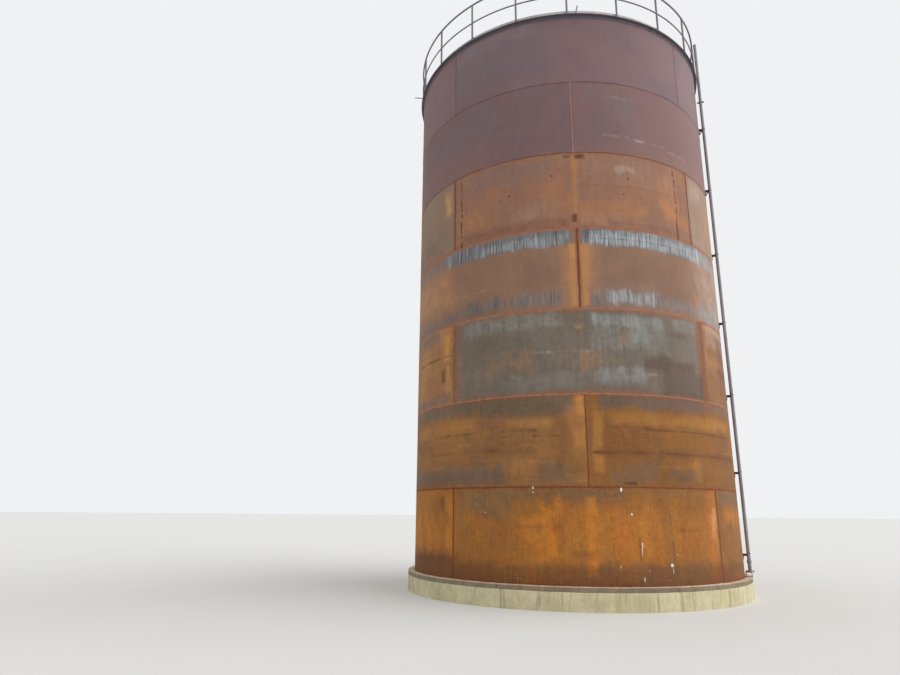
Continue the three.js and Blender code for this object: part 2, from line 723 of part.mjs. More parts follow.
addPiece('walkway_landing', landingGeometry(), RAIL_STEEL);
addPiece('standpipe', standpipeGeometry(), PIPE_STEEL);

const manway = new THREE.Group();
manway.rotation.z = THREE.MathUtils.degToRad(MANWAY_BEARING);
addPiece('manway_neck', manwayNeckGeometry(), FITTING_STEEL, manway);
addPiece('manway_cover', manwayCoverGeometry(), FITTING_STEEL, manway);
addPiece('manway_davit', davitGeometry(), FITTING_STEEL, manway);
tank.add(manway);

export default tank;
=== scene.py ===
"""Looks of a vertical storage tank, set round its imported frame.

The rolled plates of the wall, the weld beads, the curb ring, the guard rail, the standpipe, the manway and
the fittings on the roof are surfaces worked out on grids, and each finish is a set of procedural nodes.
Metres, +Z up, with the origin on the tank's axis at the underside of its plinth. A bearing is an angle in
degrees round the tank, 0 at the -Y side and growing towards +X.
"""

import logging
import math
from collections.abc import Sequence
from dataclasses import dataclass, field, replace
from enum import Enum

import bpy
import numpy as np
from mathutils import Matrix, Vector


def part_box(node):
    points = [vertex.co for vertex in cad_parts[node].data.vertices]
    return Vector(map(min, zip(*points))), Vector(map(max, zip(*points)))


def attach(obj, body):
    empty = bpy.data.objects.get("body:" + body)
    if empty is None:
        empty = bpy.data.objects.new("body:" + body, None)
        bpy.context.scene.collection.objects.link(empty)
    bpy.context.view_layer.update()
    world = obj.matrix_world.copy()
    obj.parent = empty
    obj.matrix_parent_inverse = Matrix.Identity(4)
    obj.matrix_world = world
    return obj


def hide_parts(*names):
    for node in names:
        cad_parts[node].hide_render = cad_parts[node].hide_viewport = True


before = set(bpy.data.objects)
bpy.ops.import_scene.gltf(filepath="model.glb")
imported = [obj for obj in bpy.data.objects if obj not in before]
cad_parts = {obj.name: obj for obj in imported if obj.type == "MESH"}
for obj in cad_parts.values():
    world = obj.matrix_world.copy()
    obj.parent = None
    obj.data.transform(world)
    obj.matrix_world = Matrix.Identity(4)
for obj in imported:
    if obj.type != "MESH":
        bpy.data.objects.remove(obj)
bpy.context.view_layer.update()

Array = np.ndarray
Tone = tuple[float, float, float]
Vec = Sequence[float] | Array
Numbers = float | Vec
Profile = Sequence[tuple[float, float]]
Socket = bpy.types.NodeSocket
Material = bpy.types.Material
Object = bpy.types.Object

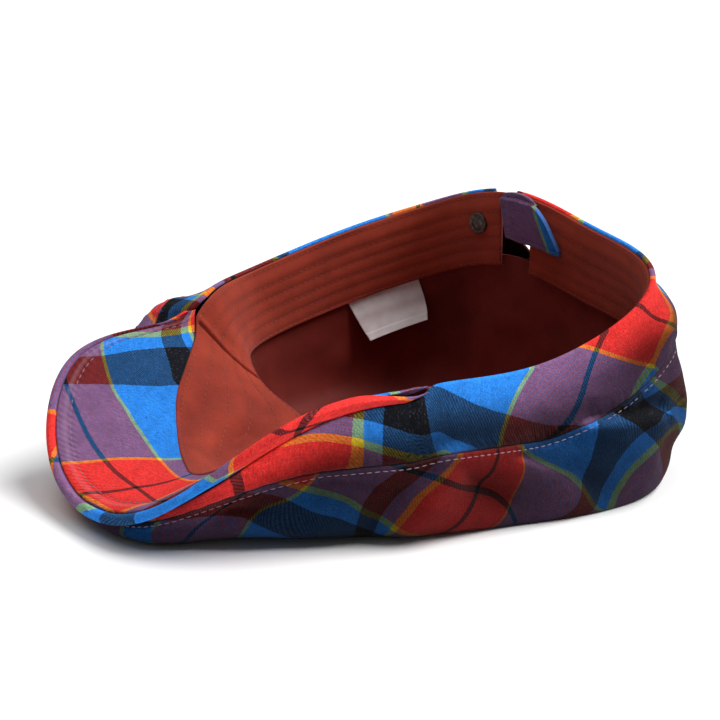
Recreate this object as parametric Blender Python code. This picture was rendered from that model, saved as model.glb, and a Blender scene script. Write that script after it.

__________

== SHORT EXERCISE ==
Copy out exactly the lines from the one containing "manwayCoverGeometry(), FITTING_STEEL, manway);" to the one containing "cad_parts[node].hide_render = cad_parts[node].hide_viewport", both ends inclusive.

== THE REPLY ==
addPiece('manway_cover', manwayCoverGeometry(), FITTING_STEEL, manway);
addPiece('manway_davit', davitGeometry(), FITTING_STEEL, manway);
tank.add(manway);

export default tank;
=== scene.py ===
"""Looks of a vertical storage tank, set round its imported frame.

The rolled plates of the wall, the weld beads, the curb ring, the guard rail, the standpipe, the manway and
the fittings on the roof are surfaces worked out on grids, and each finish is a set of procedural nodes.
Metres, +Z up, with the origin on the tank's axis at the underside of its plinth. A bearing is an angle in
degrees round the tank, 0 at the -Y side and growing towards +X.
"""

import logging
import math
from collections.abc import Sequence
from dataclasses import dataclass, field, replace
from enum import Enum

import bpy
import numpy as np
from mathutils import Matrix, Vector


def part_box(node):
    points = [vertex.co for vertex in cad_parts[node].data.vertices]
    return Vector(map(min, zip(*points))), Vector(map(max, zip(*points)))


def attach(obj, body):
    empty = bpy.data.objects.get("body:" + body)
    if empty is None:
        empty = bpy.data.objects.new("body:" + body, None)
        bpy.context.scene.collection.objects.link(empty)
    bpy.context.view_layer.update()
    world = obj.matrix_world.copy()
    obj.parent = empty
    obj.matrix_parent_inverse = Matrix.Identity(4)
    obj.matrix_world = world
    return obj


def hide_parts(*names):
    for node in names:
        cad_parts[node].hide_render = cad_parts[node].hide_viewport = True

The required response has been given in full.